The Koji Uehara run was something we shouldn't forget.
Through the run Uehara -- the guy the Red Sox signed for $2 million to be an extra part in the 2013 bullpen -- was perhaps the best closer in baseball.
In those 193 games, Uehara offered a presence that was almost unimaginable. Over 192 2/3 innings, he struck out 244 and walked ... 24. His batting average against in those three seasons was .174 with an ERA of 1.78.
The signature season, of course, came during the Red Sox' 2013 World Series run during which he fanned 101, walked nine and finished with a batting average against of .130. As good as Jonathan Papelbon was, we really hadn't seen anything like what Uehara presented that season. In fairness, few had. For example, Mariano Rivera's lowest opponent's batting average for a season was .165.

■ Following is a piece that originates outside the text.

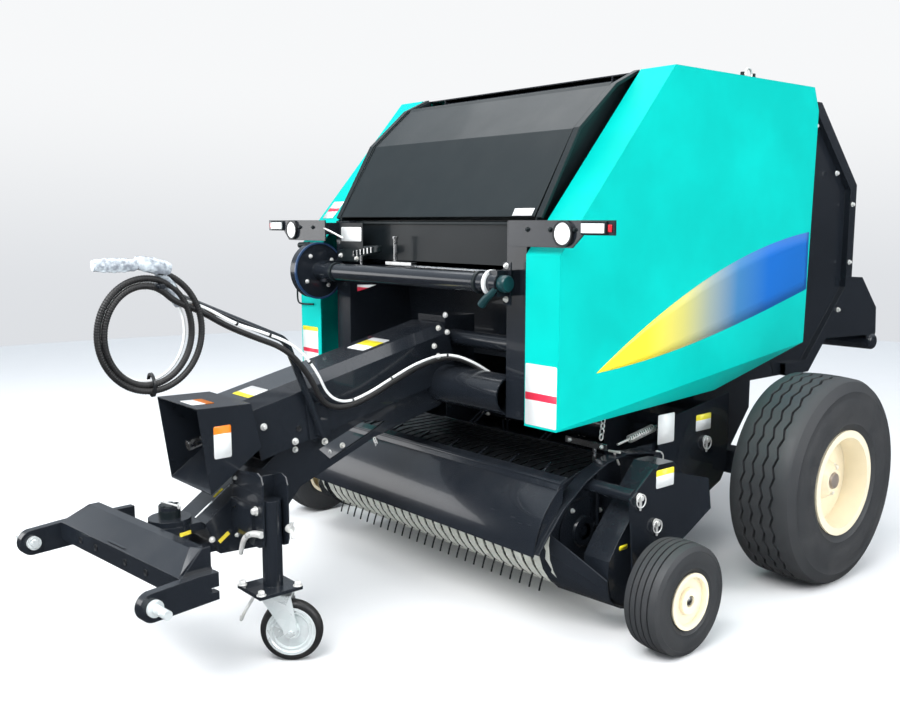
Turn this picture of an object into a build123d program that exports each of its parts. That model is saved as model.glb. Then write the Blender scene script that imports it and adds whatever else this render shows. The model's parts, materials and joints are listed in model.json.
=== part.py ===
"""Towed round baler with a fixed roller chamber, parked on its wheels and drawbar jack.

Frame: +X is the machine's left side, +Y is rearward, +Z is up. The ground is z = 0 and the
origin is under the middle of the machine's length and width. All sizes are in millimetres.
"""
from math import atan2, cos, degrees, hypot, radians, sin, tan
import os

from build123d import *

# ---------------------------------------------------------------- running gear
axle_y = 580                # axle line, behind the origin
tyre_r = 422.5              # 11.5/80-15.3 tyre
tyre_w = 290
wheel_x = 1030              # middle of the tyre from the centre plane
bead_r = 197                # where tyre and rim meet
rim_half = 134              # half width of the rim over its flanges
flange_r = 212.5
rim_wall = 6
disc_inset = 100            # rim disc behind the outer flange
hub_r = 78
stub_r = 40                 # wheel stub on the axle
pin_gap = 0.3               # running clearance round pins and shafts
axle_size = 100
axle_wall = 10

# ---------------------------------------------------------------- bale chamber
chamber_y = axle_y + 535    # centre of the octagonal chamber
chamber_z = 1368
apothem = 650               # centre to each flat of the chamber wall
wall_x = 500                # outer face of the chamber side walls
wall_t = 6
gate_gap = 6                # between the front walls and the tailgate
roller_count = 16           # places round the chamber, the crop inlet takes one
roller_ring = 555           # radius of the roller axes
roller_r = 88
roller_wall = 5
journal_r = 22
inlet_place = 9             # roller place left open for the crop
gate_places = (0, 1, 2, 3, 4, 12, 13, 14, 15)
hinge_y = 930               # tailgate hinge
split_y = 890               # rear edge of the front walls at the hinge
split_low_z = 1300          # where the split starts to slope to the bottom
hinge_pin_r = 22
lug_t = 14                  # hinge lugs on the front walls
arm_x0, arm_x1 = 519, 531   # hinge arms of the tailgate
gate_open = 65              # degrees

# ---------------------------------------------------------------- gate cylinders
base_y, base_z = 850, 880           # barrel pin on the front wall
eye_y, eye_z = 1190, 1740           # rod pin on the tailgate
cylinder_x = 572
barrel_r, barrel_len = 32, 600
ram_r = 16
eye_pin_r = 18
eye_r = 32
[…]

And to think that Uehara was introduced to the Red Sox as a middle-relief pitcher. In his first game with the Sox he entered in the sixth inning at Yankee Stadium, with four relievers ultimately coming in after him. It wasn't until June, 2013 he really got a chance to close out games at all.

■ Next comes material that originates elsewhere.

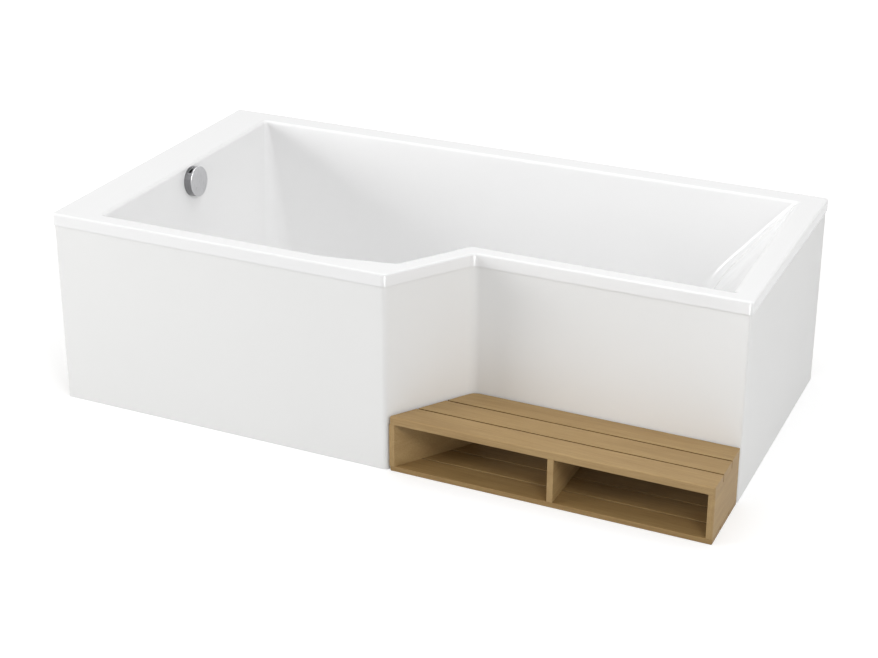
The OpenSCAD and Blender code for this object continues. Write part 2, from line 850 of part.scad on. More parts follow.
module overflow_body() {
    color(plastic) difference() {
        union() {
            at_overflow() translate([0, 0, -overflow_back])
                cylinder(r = gasket_r, h = overflow_back - chamber_front);
            translate([chamber_x, waste_y, hose_top_z - spigot_l])
                cylinder(r = spigot_r, h = spigot_l + spigot_root);
            translate([chamber_x, cable_y, cable_top_z]) cylinder(r = gland_r, h = gland_l);
        }
        at_overflow() translate([0, 0, plastic_t - overflow_back])
            cylinder(r = gasket_r - plastic_t, h = chamber_l - plastic_t);
        at_overflow() translate([0, 0, plastic_t - bearing_depth - overflow_back - run])
            cylinder(r = spindle_r + run, h = plastic_t);
        at_overflow() translate([0, 0, -overflow_back / 2]) cylinder(r = throat_r + run, h = overflow_back);
        translate([chamber_x, waste_y, hose_top_z - spigot_l - cut])
            cylinder(r = spigot_r - spigot_t, h = spigot_l + spigot_root - root_t);
    }
}

// A route in an upright plane: down from z_top, round a bend, and along +X at z_low
function route_length(z_top, z_low, bend, x_top, x_end) =
    z_top - z_low - bend + bend * PI / 2 + x_end - x_top - bend;
function route_angle(s, z_top, z_low, bend) =
    min(90, max(0, (s - (z_top - z_low - bend)) / bend * 180 / PI));
function route_point(s, z_top, z_low, bend, x_top, y) =
    let (fall = z_top - z_low - bend, arc = bend * PI / 2, a = route_angle(s, z_top, z_low, bend))
    s < fall ? [x_top, y, z_top - s]
    : s < fall + arc ? [x_top + bend * (1 - cos(a)), y, z_low + bend * (1 - sin(a))]
    : [x_top + bend + s - fall - arc, y, z_low];
function route_ring(s, r, z_top, z_low, bend, x_top, y) =
    let (a = route_angle(s, z_top, z_low, bend), across = [cos(a), 0, sin(a)])
    [for (k = [0:hose_sides - 1])
        let (w = 360 * (k + 0.5) / hose_sides)
        route_point(s, z_top, z_low, bend, x_top, y) + r * (cos(w) * across - sin(w) * [0, 1, 0])];

// A tube with ribs outside and a smooth bore, as one closed surface
module hollow_loft(outside, inside) {
    n = len(outside[0]);
    a = len(outside);
    b = len(inside);
    skin_out = [for (j = [0:a - 2]) for (i = [0:n - 1])
        let (p = j * n + i, q = j * n + (i + 1) % n) each [[p, q, q + n], [p, q + n, p + n]]];
    skin_in = [for (j = [a:a + b - 2]) for (i = [0:n - 1])
        let (p = j * n + i, q = j * n + (i + 1) % n) each [[p, q + n, q], [p, p + n, q + n]]];
    rim_top = [for (i = [0:n - 1])
        let (p = i, q = (i + 1) % n, u = a * n + i, v = a * n + (i + 1) % n) each [[p, u, v], [p, v, q]]];
    rim_end = [for (i = [0:n - 1])
        let (p = (a - 1) * n + i, q = (a - 1) * n + (i + 1) % n,
             u = (a + b - 1) * n + i, v = (a + b - 1) * n + (i + 1) % n) each [[p, v, u], [p, q, v]]];
    polyhedron([for (ring = concat(outside, inside)) each ring], concat(skin_out, skin_in, rim_top, rim_end));
}

module overflow_hose() {
    plain_l = 2 * hose_root_r;
    length = route_length(hose_top_z, hose_port_z, hose_bend_r, chamber_x, hose_end_x);
    ribs = floor((length - 2 * plain_l) / rib_pitch);
    rib_start = (length - ribs * rib_pitch) / 2;
    stations = concat([[0, hose_root_r]],
        [for (k = [0:2 * ribs]) [rib_start + k * rib_pitch / 2, k % 2 == 1 ? hose_crest_r : hose_root_r]],
        [[length, hose_root_r]]);
    bore_rings = 24;
    color(plastic) hollow_loft(
        [for (p = stations)
            route_ring(p[0], p[1], hose_top_z, hose_port_z, hose_bend_r, chamber_x, waste_y)],
        [for (k = [0:bore_rings])
            route_ring(length * k / bore_rings, hose_bore_r, hose_top_z, hose_port_z, hose_bend_r,
                       chamber_x, waste_y)]
    );
}

module hose_collars() {
    color(plastic) {
        translate([chamber_x, waste_y, hose_top_z])
            tube(collar_r, hose_root_r + run, -collar_start - collar_l, -collar_start);
        translate([hose_end_x, waste_y, hose_port_z]) rotate([0, 90, 0])
            tube(collar_r, hose_root_r + run, -collar_start - collar_l, -collar_start);
    }
}

module control_cable() {
    rings = 40;
    length = route_length(cable_top_z, cable_z, cable_bend_r, chamber_x, cable_end_x);
    color(rubber) loft([for (k = [0:rings])
        route_ring(length * k / rings, cable_r, cable_top_z, cable_z, cable_bend_r, chamber_x, cable_y)]);
}

// Drain
module waste_flange() {
    guide_z = body_top - guide_h;
    color(chrome_like) at_drain() {
        rotate_extrude() polygon([[throat_bore_r, guide_z], [throat_r, guide_z],
                                  [throat_r, floor_h], [flange_r, floor_h],
                                  [flange_r, flange_top - plate_bevel], [flange_r - plate_bevel, flange_top],
                                  [seal_seat_r, flange_top],
                                  [seal_seat_r, throat_top], [throat_bore_r, throat_top]]);
        spokes(guide_z + spoke_sink, guide_z + guide_h);
    }
}

module waste_gasket() {
    color(rubber) at_drain() tube(flange_r, waste_hole_r, body_top, under_floor_z);
}

module waste_body() {
    color(plastic) difference() {
        union() {
            at_drain() {
                translate([0, 0, body_floor - plastic_t])
                    cylinder(r = body_r, h = body_top - body_floor + plastic_t);
                translate([0, 0, body_top - body_flange_t]) cylinder(r = flange_r, h = body_flange_t);
                translate([0, 0, dip_end_z]) cylinder(r = dip_r, h = body_floor - dip_end_z);
            }
            translate([hose_end_x - spigot_l, waste_y, hose_port_z]) rotate([0, 90, 0])
                cylinder(r = spigot_r, h = drain_x - hose_end_x);
            translate([cable_end_x, cable_y, cable_z]) rotate([0, 90, 0]) cylinder(r = gland_r, h = gland_l);
        }
        at_drain() {
            translate([0, 0, body_floor]) cylinder(r = body_bore_r, h = body_top);
            translate([0, 0, dip_end_z - cut]) cylinder(r = dip_r - dip_wall, h = body_top);
        }
        translate([drain_x + lever_l, waste_y - pin_l / 2, pivot_z]) rotate([-90, 0, 0])
            cylinder(r = pin_r + run, h = pin_l);
        translate([hose_end_x - spigot_l - cut, waste_y, hose_port_z]) rotate([0, 90, 0])
            cylinder(r = spigot_r - spigot_t, h = drain_x - hose_end_x + cut);
    }
}

module plug_cap() {
    color(chrome_like) at_drain() translate([0, 0, cap_z]) difference() {
        rotate_extrude() polygon(concat([[0, 0], [plug_r - cap_edge, 0]],
            [for (a = [0:15:90]) [plug_r * cos(a), cap_edge + (cap_h - cap_edge) * sin(a)]]));
        translate([0, 0, -cut]) cylinder(r = spindle_r, h = cap_socket + cut);
    }
}

module plug_seal() {
    color(rubber) at_drain() tube(seal_seat_r - seat, spindle_r, throat_top + seat, cap_z);
}

module plug_stem() {
    color(steel) at_drain() translate([0, 0, stem_end_z])
        cylinder(r = spindle_r, h = cap_z + cap_socket - stem_end_z);
}

module lift_lever() {
    color(plastic) translate([drain_x, waste_y, pivot_z]) difference() {
        union() {
            block([0, -lever_w / 2, -lever_t / 2], [lever_l, lever_w / 2, lever_t / 2]);
            for (x = [0, lever_l])
                translate([x, -lever_w / 2, 0]) rotate([-90, 0, 0]) cylinder(r = tip_r, h = lever_w);
        }
        translate([lever_l, -lever_w, 0]) rotate([-90, 0, 0]) cylinder(r = pin_r + run, h = 2 * lever_w);
    }
}

module lever_pin() {
    color(steel) translate([drain_x + lever_l, waste_y - pin_l / 2, pivot_z]) rotate([-90, 0, 0])
        cylinder(r = pin_r, h = pin_l);
}

module slip_nuts() {
    nut_y = waste_y + socket_start + socket_l;
    nut_over = 1.5;
    color(plastic) {
        at_drain() translate([0, 0, trap_top]) ring_nut(trap_r, dip_r + run, trap_nut_h);
        translate([drain_x, nut_y, pipe_z]) rotate([-90, 0, 0])
            ring_nut(outlet_r + nut_over, pipe_r + run, outlet_nut_h);
    }
}

module ring_nut(outer, inner, height) {
    difference() {
        cylinder(r = outer, h = height, $fn = 12);
        translate([0, 0, -cut]) cylinder(r = inner, h = height + 2 * cut);
    }
}

module trap_body() {
    bowl_z = trap_base + plastic_t;
    color(plastic) at_drain() difference() {
        union() {
            translate([0, 0, trap_base]) cylinder(r = trap_r, h = trap_top - trap_base);
            translate([0, 0, pipe_z]) rotate([-90, 0, 0]) cylinder(r = outlet_r, h = socket_start + socket_l);
        }
        translate([0, 0, bowl_z]) cylinder(r = trap_r - plastic_t, h = trap_top - plastic_t - bowl_z);
        translate([0, 0, bowl_z]) cylinder(r = dip_r + run, h = trap_top);
        translate([0, 0, pipe_z]) rotate([-90, 0, 0])
            cylinder(r = pipe_r - plastic_t, h = socket_start + cut);
        translate([0, socket_start, pipe_z]) rotate([-90, 0, 0])
            cylinder(r = pipe_r + run, h = socket_l + cut);
    }
}

module outlet_pipe() {
    pipe_start = waste_y + socket_start;
    ring_start = pipe_end - spigot_end_l - stop_ring_w;
    color(plastic) translate([drain_x, 0, pipe_z]) rotate([-90, 0, 0]) {
        tube(pipe_r, pipe_r - pipe_wall, pipe_start, pipe_end);
        tube(pipe_r + stop_ring_h, pipe_r - pipe_wall / 2, ring_start, ring_start + stop_ring_w);
    }
}

module pipe_saddle() {
    saddle_w = 20;
    saddle_t = 6;
    saddle_half = pipe_r + saddle_t;
    saddle_rise = 4;
    saddle_y = back - 160;
    color(plastic) difference() {
        block([drain_x - saddle_half, saddle_y, 0],
              [drain_x + saddle_half, saddle_y + saddle_w, pipe_z + saddle_rise]);
        translate([drain_x, saddle_y - cut, pipe_z]) rotate([-90, 0, 0])
            cylinder(r = pipe_r + run, h = saddle_w + 2 * cut);
    }
}

// Step
function slat_y(i) = step_front + i * (slat_w + slat_gap);

module step_plan_solid() {
    linear_extrude(step_h) polygon(step_plan);
}

// A slat with rounded long edges, cut to the step's plan and drilled for its dowels
module slat(i, z, t) {
    r = slat_round;
    profile = [for (corner = [[r, r, 180], [slat_w - r, r, 270], [slat_w - r, t - r, 0], [r, t - r, 90]])
        for (k = [0:3]) [corner[0] + r * cos(corner[2] + 30 * k), corner[1] + r * sin(corner[2] + 30 * k)]];
    color(oak) difference() {
        intersection() {
            translate([step_left_front.x - 1, slat_y(i), z]) rotate([90, 0, 90])
                linear_extrude(step_right - step_left_front.x + 2) polygon(profile);
            step_plan_solid();
        }
        dowel_set(dowel_r + run);
    }
}

module top_slat(i) {
    slat(i, step_h - top_slat_t, top_slat_t);
}

module low_slat(i) {
    slat(i, 0, low_slat_t);
}

// Boards between the two rows of slats
module step_slant_board() {
    across = [slant_board_w / return_dir.y, 0];
    color(oak) difference() {
        translate([0, 0, low_slat_t]) linear_extrude(side_h)
            polygon([step_left_front, step_left_front + across, step_left_back + across, step_left_back]);
        dowel_set(dowel_r + run);
    }
}

module upright(x_low) {
    color(oak) difference() {
        block([x_low, step_front, low_slat_t], [x_low + board_w, step_back, low_slat_t + side_h]);
        dowel_set(dowel_r + run);
    }
}

module step_end_board() {
    upright(step_right - board_w);
}

module step_divider() {
    upright(divider_x - board_w / 2);
}

module dowel_set(r) {
    low_z = low_slat_t - dowel_in_low;
    high_z = step_h - top_slat_t - dowel_l + dowel_in_top;
    for (i = [0:slats - 1]) {
        y = slat_y(i) + slat_w / 2;
        slant_x = crossing(step_line, return_dir, [0, y], [1, 0]).x + slant_board_w / return_dir.y / 2;
        for (x = [slant_x, divider_x, step_right - board_w / 2])
            for (z = [low_z, high_z]) translate([x, y, z]) cylinder(r = r, h = dowel_l);
    }
}

module step_dowels() {
    color(timber) dowel_set(dowel_r);
}

tub_shell();
baseboard();
rim_batten_front();
rim_batten_narrow();
rim_batten_right();
rim_batten_back();
rim_batten_left();
cross_bar_wide();
cross_bar_narrow();
centre_foot_plate();
cradle_screws();
leg_nuts();
leg_rod(0);  // leg_rod_1
leg_rod(1);  // leg_rod_2
leg_rod(2);  // leg_rod_3
leg_rod(3);  // leg_rod_4
leg_rod(4);  // leg_rod_5
foot_pad(0);  // foot_pad_1
foot_pad(1);  // foot_pad_2
foot_pad(2);  // foot_pad_3
foot_pad(3);  // foot_pad_4
foot_pad(4);  // foot_pad_5
wall_clips();
front_panel();
end_panel();
floor_batten_front();
floor_batten_narrow();
floor_batten_end();
panel_clips();
overflow_knob();
knob_spindle();
cable_drum();
overflow_plate();
overflow_gasket();
overflow_body();
overflow_hose();
hose_collars();
control_cable();
waste_flange();
waste_gasket();
waste_body();
plug_cap();
plug_seal();
plug_stem();
lift_lever();
lever_pin();
trap_body();
slip_nuts();
outlet_pipe();
pipe_saddle();
top_slat(0);  // top_slat_front
top_slat(1);  // top_slat_middle
top_slat(2);  // top_slat_back
low_slat(0);  // low_slat_front
low_slat(1);  // low_slat_middle
low_slat(2);  // low_slat_back
step_slant_board();
step_end_board();
step_divider();
step_dowels();
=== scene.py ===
"""Looks of the corner shower bath: camera, floor, light, materials and the finer pieces."""

from math import acos, atan2, cos, pi, radians, sin, tan

import bmesh
import bpy
from mathutils import Matrix, Vector


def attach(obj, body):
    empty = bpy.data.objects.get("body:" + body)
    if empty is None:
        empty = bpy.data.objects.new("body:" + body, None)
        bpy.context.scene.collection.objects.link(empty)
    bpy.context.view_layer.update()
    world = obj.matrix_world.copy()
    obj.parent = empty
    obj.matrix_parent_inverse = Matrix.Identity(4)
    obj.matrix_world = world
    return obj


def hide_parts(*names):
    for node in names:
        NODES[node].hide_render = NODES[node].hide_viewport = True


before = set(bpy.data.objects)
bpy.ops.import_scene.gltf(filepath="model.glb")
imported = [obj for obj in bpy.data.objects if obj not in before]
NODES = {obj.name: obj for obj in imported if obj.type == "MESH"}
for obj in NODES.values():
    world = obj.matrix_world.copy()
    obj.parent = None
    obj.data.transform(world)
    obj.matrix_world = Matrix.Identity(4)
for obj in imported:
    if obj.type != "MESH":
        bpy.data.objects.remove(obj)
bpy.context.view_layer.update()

# A millimetre in metres, and the distance in metres below which two points are one
MM = 0.001
SAME_PLACE = 1e-6

# Sizes in millimetres and leans in degrees, as in the part's source: outline and rim
BATH_L = 1700
WIDE_W = 900
NARROW_W = 700
RIM_H = 502
WIDE_L = 905
RETURN_RUN = 135
RIM_LEFT = 114
RIM_FRONT = 36
RIM_RETURN = 36
RIM_NARROW = 33
RIM_RIGHT_FRONT = 39
RIM_RIGHT_BACK = 52
RIM_BACK = 54
BULGE = 31
BULGE_L = 172
LIP_H = 32
LIP_T = 3
EDGE_R = 5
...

If not for injuries to Joel Hanrahan and Andrew Bailey, along with the discomfort of Junichi Tazawa to pitch in the ninth inning, Uehara would have lived the life of a closer. But, thankfully for the Red Sox, he did.
From the time Uehara took over as closer on June 26, 2013 until he got that final out in the World Series, the righty struck out 75 in 58 innings and walked two. TWO. In 54 appearances he allowed runs just four times.
There was also the way he did. A high 80's fastball that introduced us all to the magic of spin rate, along with the celebratory high-fives after eighth-inning escapes.